A few years after that, he moved into journalism when he got a job writing for an English-language newspaper, and he has worked with other news outlets as a researcher, including his current post at BBC Monitoring, a division of the BBC. He also has worked with the nonpartisan think tank the Atlantic Council and ARTICLE 19, an international human rights organization that defends and promotes freedom of expression and information.
For Isfahani, though, there is a tension between journalism and the activism that has his heart.

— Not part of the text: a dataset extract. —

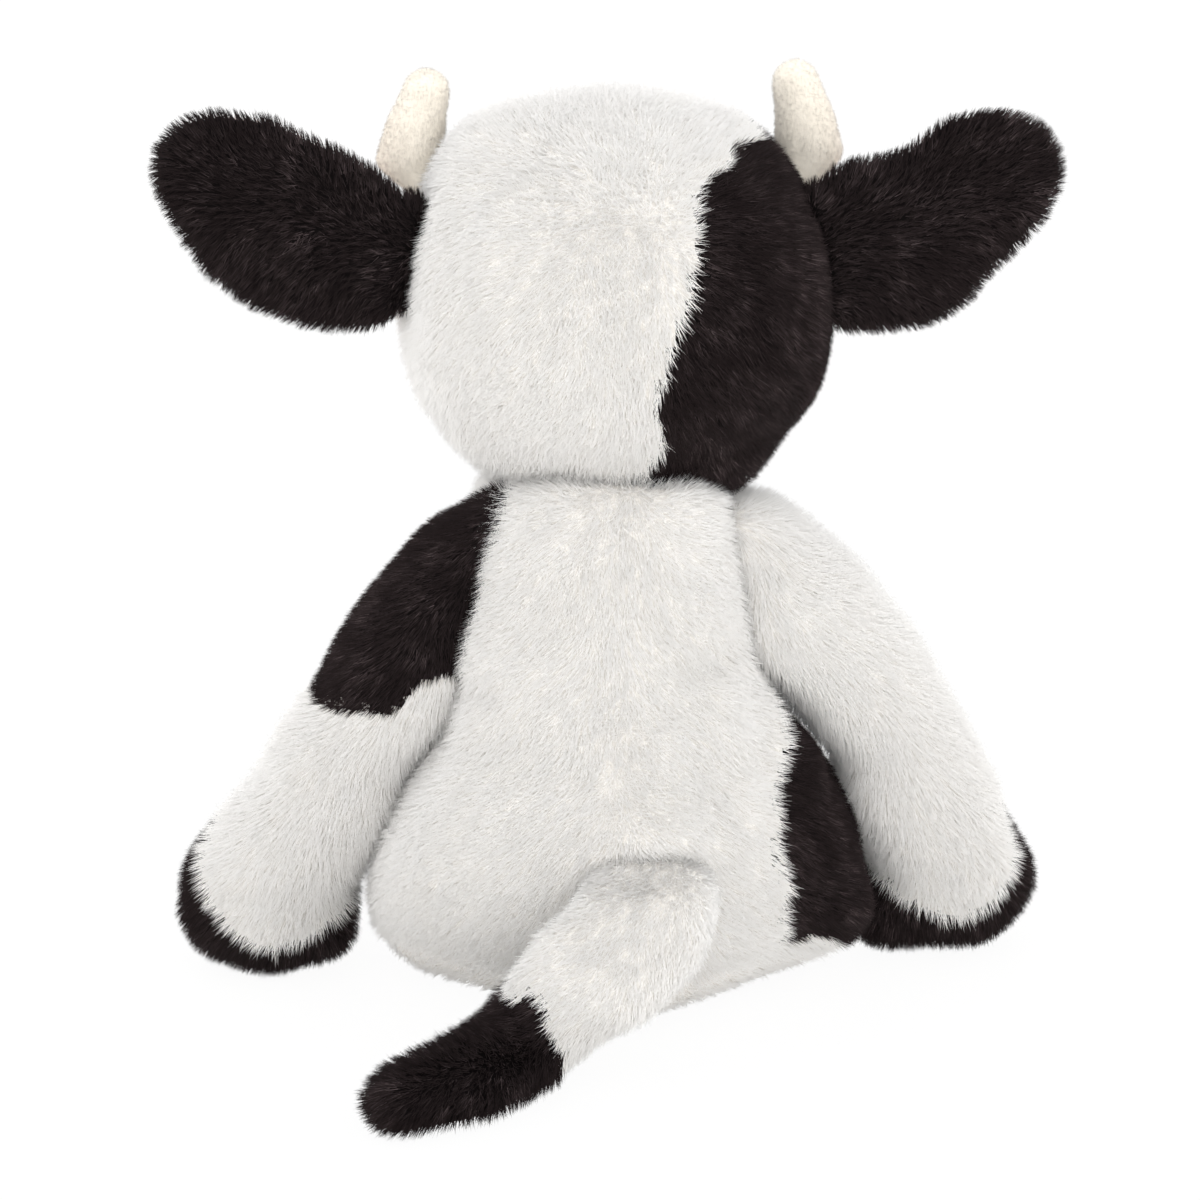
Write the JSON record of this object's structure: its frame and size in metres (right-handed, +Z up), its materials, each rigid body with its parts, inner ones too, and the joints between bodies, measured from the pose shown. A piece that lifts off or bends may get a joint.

“The journalists that I want to emulate are the likes of Ernest Hemingway and George Orwell, who picked up arms and their typewriters and went to Spain during the Spanish Civil War and were on the front line.”
Khosro Kalbasi Isfahani
“At the same time they were reporting the war, they were fighting it,” he said.
Bearing witness
That’s what he has strived to do, and in many ways, it has been personally challenging to be outside of Iran during the ongoing protests and not on the front lines, where he has been in the past with his friends and family.

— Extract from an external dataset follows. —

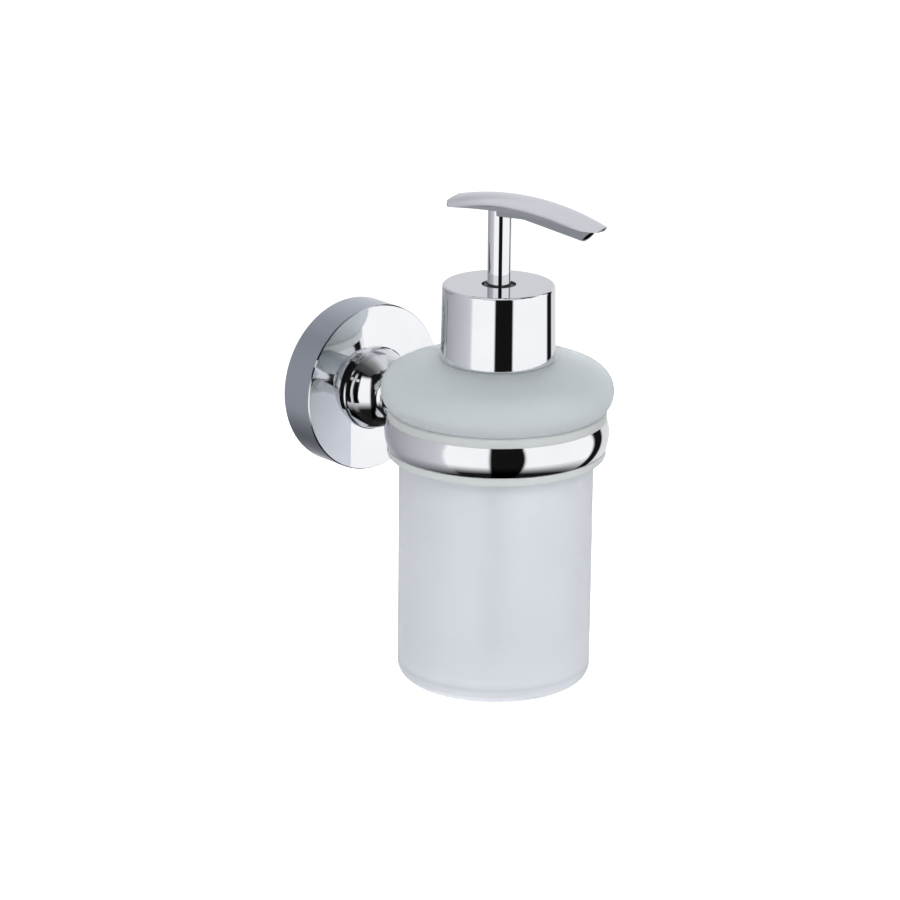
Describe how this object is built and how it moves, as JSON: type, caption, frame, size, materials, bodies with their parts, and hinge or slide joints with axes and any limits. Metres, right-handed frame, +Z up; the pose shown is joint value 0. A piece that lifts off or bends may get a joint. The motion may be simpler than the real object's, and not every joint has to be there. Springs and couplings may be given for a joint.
{
  "type": "wall mounted soap dispenser",
  "caption": "Wall mounted soap dispenser: round flange and domed post carry a ring, which holds a frosted glass bottle with a lever pump that presses and swivels.",
  "frame": {"origin": "centre of the round flange's back face, on the wall plane", "axes": "+Z up along the bottle's axis, +Y into the wall; the dispenser stands out along -Y and the wall is the plane Y = 0"},
  "size_m": [0.0798, 0.1185, 0.1722],
  "materials": {
    "bracket_steel": "zinc-plated steel, matte",
    "chrome": "polished chrome plate",
    "screw_steel": "bright steel screws, washer and pin",
    "liner": "translucent frosted soft plastic",
    "frosted_glass": "frosted, faintly green glass",
    "gasket_rubber": "white elastomer",
    "seal_rubber": "black elastomer",
    "white_plastic": "white moulded polypropylene",
    "black_plastic": "black moulded plastic",
    "tube_plastic": "translucent polyethylene tube",
    "spring_steel": "stainless spring wire",
    "ball_steel": "polished stainless balls"
  },
  "bodies": {
    "holder": {"wall_bracket": "bracket_steel", "flange_cover": "chrome", "cover_grub_screw": "screw_steel", "post_screw": "screw_steel", "post_washer": "screw_steel", "post_dowel": "screw_steel", "post_base_ring": "chrome", "post": "chrome", "ring_holder": "chrome", "ring_screw": "screw_steel", "ring_liner": "liner"},
    "bottle": {"glass_bottle": "frosted_glass"},
    "gasket": {"neck_gasket": "gasket_rubber"},
    "pump": {"pump_housing": "white_plastic", "housing_insert": "black_plastic", "stem_seal": "seal_rubber", "spring_seat": "white_plastic", "dip_tube": "tube_plastic", "pump_spring": "spring_steel"},
    "inlet_valve": {"inlet_ball": "ball_steel"},
    "cap": {"closure_cap": "white_plastic", "collar_shell": "chrome"},
    "plunger": {"piston": "white_plastic", "piston_stem": "white_plastic"},
    "outlet_valve": {"outlet_ball": "ball_steel"},
    "head": {"rod_sleeve": "chrome", "lever_top": "chrome", "lever_channel": "chrome"}
  },
  "joints": [
    {"name": "bottle_lift", "type": "slide", "parent": "holder", "child": "bottle", "axis": [0, 0, 1], "range_m": [0, 0.105]},
    {"name": "pump_lift", "type": "slide", "parent": "bottle", "child": "gasket", "axis": [0, 0, 1], "range_m": [0, 0.125]},
    {"name": "thread_rise", "type": "slide", "parent": "gasket", "child": "pump", "axis": [0, 0, 1], "range_m": [0, 0.004]},
    {"name": "cap_turn", "type": "hinge", "parent": "pump", "child": "cap", "pos_m": [0, -0.0786, 0.04], "axis": [0, 0, 1], "range_deg": [0, 450]},
    {"name": "pump_press", "type": "slide", "parent": "pump", "child": "plunger", "axis": [0, 0, -1], "range_m": [0, 0.012], "stiffness_N_per_m": 900, "springref_m": -0.005, "deforming": ["pump_spring"]},
    {"name": "head_swivel", "type": "hinge", "parent": "plunger", "child": "head", "pos_m": [0, -0.0786, 0.06], "axis": [0, 0, 1], "continuous": true},
    {"name": "inlet_ball_lift", "type": "slide", "parent": "pump", "child": "inlet_valve", "axis": [0, 0, 1], "range_m": [0, 0.0015]},
    {"name": "outlet_ball_lift", "type": "slide", "parent": "plunger", "child": "outlet_valve", "axis": [0, 0, 1], "range_m": [0, 0.0012]}
  ],
  "couplings": [
    {"joint": "thread_rise", "follows": "cap_turn", "m_per_rad": 0.00047746}
  ]
}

“I’m the one who wants to document and tell the stories of brave people who are risking their lives constantly to make the world a better place,” he said. “A place that is worthy of life.”
At Colby, he hopes to remember one of those people with a special campus event or project on September 16 to mark the first anniversary of Jina Mahsa Amini’s murder.
Since then, hundreds of protesters have been killed, including at least 70 children, he said, and 20,000 people have been arrested. The regime has continued to use brutal tactics against the people of Iran.
Despite that, the people won’t be cowed, he said.
“You see women not wearing hijab on the street. You see Iran’s leading human rights defender visiting the families of the people who the Islamic Republic executed for protesting. You see queer people taking to the streets with the pride flag,” he said. “They are pushing the boundaries. Life in the Islamic Republic over the past four decades has been a constant battle. And without any form of violence, and without any support, these people with empty hands have pushed such a brutal regime back.”